**Task objective:** Begin with the line that contains "for name, shape" and end with the line that contains "bpy.context.view_layer.update()": copy that span of lines exactly, and nothing outside it.

**Collected data:**

-*-

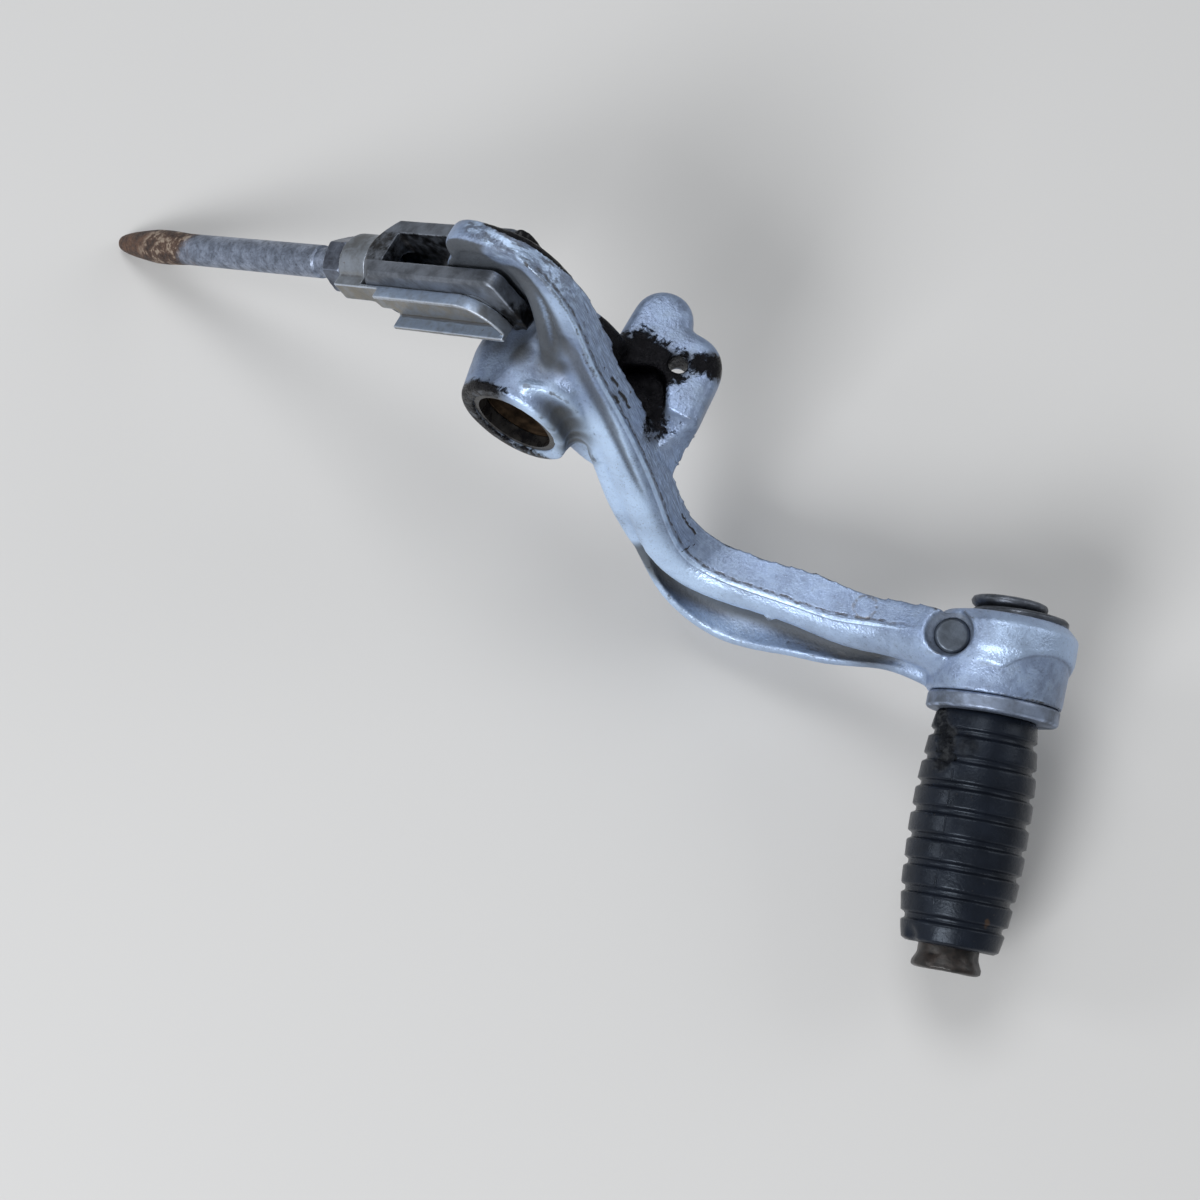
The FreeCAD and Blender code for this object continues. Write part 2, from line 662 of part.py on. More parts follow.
def make_claw():
    """Open ring of the clip round the neck of the fork, with its joining tab."""
    r_in = fork_neck_r + clip_gap
    r_out = r_in + clip_sheet
    along = Vector(1, 0, 0)
    start = Vector(clip_claw_x, 0, 0)
    ring = Part.makeCylinder(r_out, clip_claw_width, start, along)
    bore = Part.makeCylinder(r_in, clip_claw_width, start, along)
    reach = 3 * r_out
    mouth = [Vector(clip_claw_x - 1, 0, 0)]
    for share in (-0.5, 0.0, 0.5):
        a = math.radians(clip_claw_mouth + share * clip_claw_open)
        mouth.append(Vector(clip_claw_x - 1, reach * math.cos(a), reach * math.sin(a)))
    wedge = Part.Face(wire_of(mouth)).extrude(Vector(clip_claw_width + 2, 0, 0))
    outer_y = -fork_width / 2 - clip_gap - clip_sheet
    tab_low = clip_bottom + 5.2
    tab = Part.makeBox(clip_claw_width, -outer_y, clip_top - tab_low, Vector(clip_claw_x, outer_y, tab_low))
    return ring.cut(wedge).fuse(tab).cut(bore)


def core_start():
    """Distance outboard along the peg at which the rubber begins."""
    return eye_height_out + collar_gap + collar_thickness


def make_stem():
    """Peg stem: head, shank in the eye, core of the rubber and rusted flare."""
    washer_low = -eye_height_in - washer_thickness
    neck_r = stem_neck_r
    head = turned([
        (0, washer_low - stem_head_height), (stem_head_r - 1.2, washer_low - stem_head_height),
        (stem_head_r - 0.3, washer_low - stem_head_height + 0.4), (stem_head_r, washer_low - stem_head_height + 1.2),
        (stem_head_r - 0.3, washer_low - stem_head_height + 2.0), (stem_head_r - 1.6, washer_low), (neck_r, washer_low),
        (neck_r, 0), (0, 0),
    ])
    start = core_start()
    shank = turned([(0, -eye_height_in), (stem_r, -eye_height_in), (stem_r, start - 1.0), (stem_r - 1.0, start),
                    (0, start)])
    rubber_end = start + rubber_ribs * rubber_pitch
    end = rubber_end + stem_flare_length
    core = turned([
        (0, start - 2.0), (stem_tip_r, start - 2.0), (stem_tip_r, rubber_end + 1.0),
        (stem_flare_r, end - 1.4), (stem_flare_r, end - 0.4), (stem_flare_r - 0.8, end), (0, end),
    ])
    core.translate(Vector(core_offset, 0, 0))
    stem = shank.fuse(head).fuse(core)
    up = lock_axis_up()
    notch = Part.makeCylinder(lock_pin_r, 4 * stem_r, Vector(lock_pin_offset, up * 2 * stem_r, -lock_pin_along),
                              Vector(0, -up, 0))
    return stem.cut(notch).removeSplitter()


def make_washer():
    """Washer with its hole off centre, between the stem head and the eye."""
    low = -eye_height_in - washer_thickness
    washer = turned([(0, low), (washer_r - 0.6, low), (washer_r, low + 0.6), (washer_r, -eye_height_in),
                     (0, -eye_height_in)])
    washer.translate(Vector(-washer_offset, 0, 0))
    hole = Part.makeCylinder(stem_neck_r + collar_fit, 3 * washer_thickness, Vector(0, 0, low - washer_thickness))
    return washer.cut(hole)


def make_collar():
    """Loose alloy collar between the eye and the rubber."""
    start = eye_height_out + collar_gap
    end = start + collar_thickness
    inner = stem_r + collar_fit
    c = 0.5
    return turned([(inner, start), (collar_r - c, start), (collar_r, start + c), (collar_r, end - c),
                   (collar_r - c, end), (inner, end)])


def rubber_r(share):
    """Outer radius of the barrel shaped rubber at a share of its length."""
    if share < 0.5:
        k = (0.5 - share) / 0.5
        return rubber_mid_r - (rubber_mid_r - rubber_top_r) * k ** 2.2
    k = (share - 0.5) / 0.5
    return rubber_mid_r - (rubber_mid_r - rubber_end_r) * k ** 2.6


def make_rubber():
    """Ribbed rubber sleeve, with a groove between each rib and the next."""
    start = core_start()
    length = rubber_ribs * rubber_pitch
    edge = 0.5
    inner = stem_tip_r + rubber_fit
    profile = [(inner, start)]
    for i in range(rubber_ribs):
        z0 = start + i * rubber_pitch
        z1 = z0 + rubber_pitch - (rubber_groove if i < rubber_ribs - 1 else 0)
        r0 = rubber_r((z0 - start) / length)
        r1 = rubber_r((z1 - start) / length)
        deep = min(r0, r1) - rubber_groove_depth
        if i:
            profile.append((deep, z0 - 0.1))
        profile += [(r0 - edge, z0), (r0, z0 + edge), (r1, z1 - edge), (r1 - edge, z1)]
        if i < rubber_ribs - 1:
            profile.append((deep, z1 + 0.1))
    profile.append((inner, start + length))
    rubber = turned(profile)
    rubber.translate(Vector(core_offset, 0, 0))
    return rubber


def make_lock_pin():
    """Lock pin in its hole, with its hammered face in the recess."""
    up = lock_axis_up()
    top = lock_recess_height + lock_pin_stand
    pin = Part.makeCylinder(lock_pin_r, lock_pin_length, Vector(lock_pin_offset, up * top, -lock_pin_along),
                            Vector(0, -up, 0))
    return pin.makeChamfer(lock_pin_dome, [e for e in pin.Edges if e.Length > lock_pin_r * 6])


def main():
    fork = fork_frame()
    peg = peg_frame()
    bush_out, bush_in = make_bushes()
    seal_out, seal_in = make_seals()
    nodes = {
        "pedal_arm": make_pedal_arm(),
        "pivot_bush_outer": bush_out,
        "pivot_bush_inner": bush_in,
        "pivot_seal_outer": seal_out,
        "pivot_seal_inner": seal_in,
        "clevis_fork": placed(make_fork(), fork),
        "clevis_pin": placed(make_clevis_pin(), fork),
        "clevis_clip": placed(make_clip(), fork),
        "lock_nut": placed(make_nut(), fork),
        "push_rod": placed(make_rod(), fork),
        "peg_stem": placed(make_stem(), peg),
        "peg_washer": placed(make_washer(), peg),
        "peg_collar": placed(make_collar(), peg),
        "peg_rubber": placed(make_rubber(), peg),
        "peg_lock_pin": placed(make_lock_pin(), peg),
    }
    for name, shape in nodes.items():
        shape.exportStep("parts/%s.step" % name)
        print(name, "solids", len(shape.Solids), "valid", shape.isValid(), "volume %.1f" % shape.Volume)


main()
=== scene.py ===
import math

import bmesh
import bpy
import numpy as np
from mathutils import Matrix, Vector, noise
from mathutils.bvhtree import BVHTree
from mathutils.kdtree import KDTree


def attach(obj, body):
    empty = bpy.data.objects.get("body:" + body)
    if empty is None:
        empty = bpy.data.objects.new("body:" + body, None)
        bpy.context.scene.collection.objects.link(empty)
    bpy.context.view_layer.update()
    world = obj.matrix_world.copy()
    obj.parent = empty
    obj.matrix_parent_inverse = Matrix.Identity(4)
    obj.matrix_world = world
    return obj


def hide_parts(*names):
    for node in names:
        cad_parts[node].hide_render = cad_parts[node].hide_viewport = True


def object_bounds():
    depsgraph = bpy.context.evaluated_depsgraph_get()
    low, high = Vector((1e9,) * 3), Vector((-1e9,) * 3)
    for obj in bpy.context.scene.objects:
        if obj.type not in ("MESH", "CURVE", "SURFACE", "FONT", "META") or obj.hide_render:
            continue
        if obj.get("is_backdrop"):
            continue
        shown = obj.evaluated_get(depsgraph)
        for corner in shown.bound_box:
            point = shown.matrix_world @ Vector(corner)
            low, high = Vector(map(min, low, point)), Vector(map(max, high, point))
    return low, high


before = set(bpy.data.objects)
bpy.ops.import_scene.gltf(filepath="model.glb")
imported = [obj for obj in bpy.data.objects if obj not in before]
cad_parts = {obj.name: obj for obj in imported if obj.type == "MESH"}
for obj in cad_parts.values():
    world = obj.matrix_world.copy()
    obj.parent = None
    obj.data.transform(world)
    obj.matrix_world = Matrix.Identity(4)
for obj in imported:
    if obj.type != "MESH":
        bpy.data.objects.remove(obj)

bl_info = {
    "name": "Rear brake pedal",
    "version": (1, 0, 0),
    "blender": (4, 5, 0),
    "location": "3D View > Sidebar > Brake Pedal",
    "description": "Worn finishes and fine shapes for a cast rear brake pedal",
    "category": "Object",
}

# The frame is in metres: X forward to the toe peg, Y inboard along the pivot, Z up.
MM = 0.001
PEG_EYE = Vector((121.8, -1.55, -27.3)) * MM
PEG_FORWARD = math.radians(17.8)
PEG_DOWN = math.radians(13.6)
FORK_PIN = Vector((-14.8, 6, 23)) * MM
ROD_ANGLE = math.radians(36)

SHARP = 0.5  # radians: an edge that bends by more is kept sharp in a skin
SHARP_STEP = 0.15 * MM  # between the points that stand for a sharp edge
SNAP_SHARE = 0.7  # of a skin's step: how far a point is drawn to a sharp edge
WELD = 0.002 * MM  # points of a mesh that are closer become one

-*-

**Output of the exercise:**
    for name, shape in nodes.items():
        shape.exportStep("parts/%s.step" % name)
        print(name, "solids", len(shape.Solids), "valid", shape.isValid(), "volume %.1f" % shape.Volume)


main()
=== scene.py ===
import math

import bmesh
import bpy
import numpy as np
from mathutils import Matrix, Vector, noise
from mathutils.bvhtree import BVHTree
from mathutils.kdtree import KDTree


def attach(obj, body):
    empty = bpy.data.objects.get("body:" + body)
    if empty is None:
        empty = bpy.data.objects.new("body:" + body, None)
        bpy.context.scene.collection.objects.link(empty)
    bpy.context.view_layer.update()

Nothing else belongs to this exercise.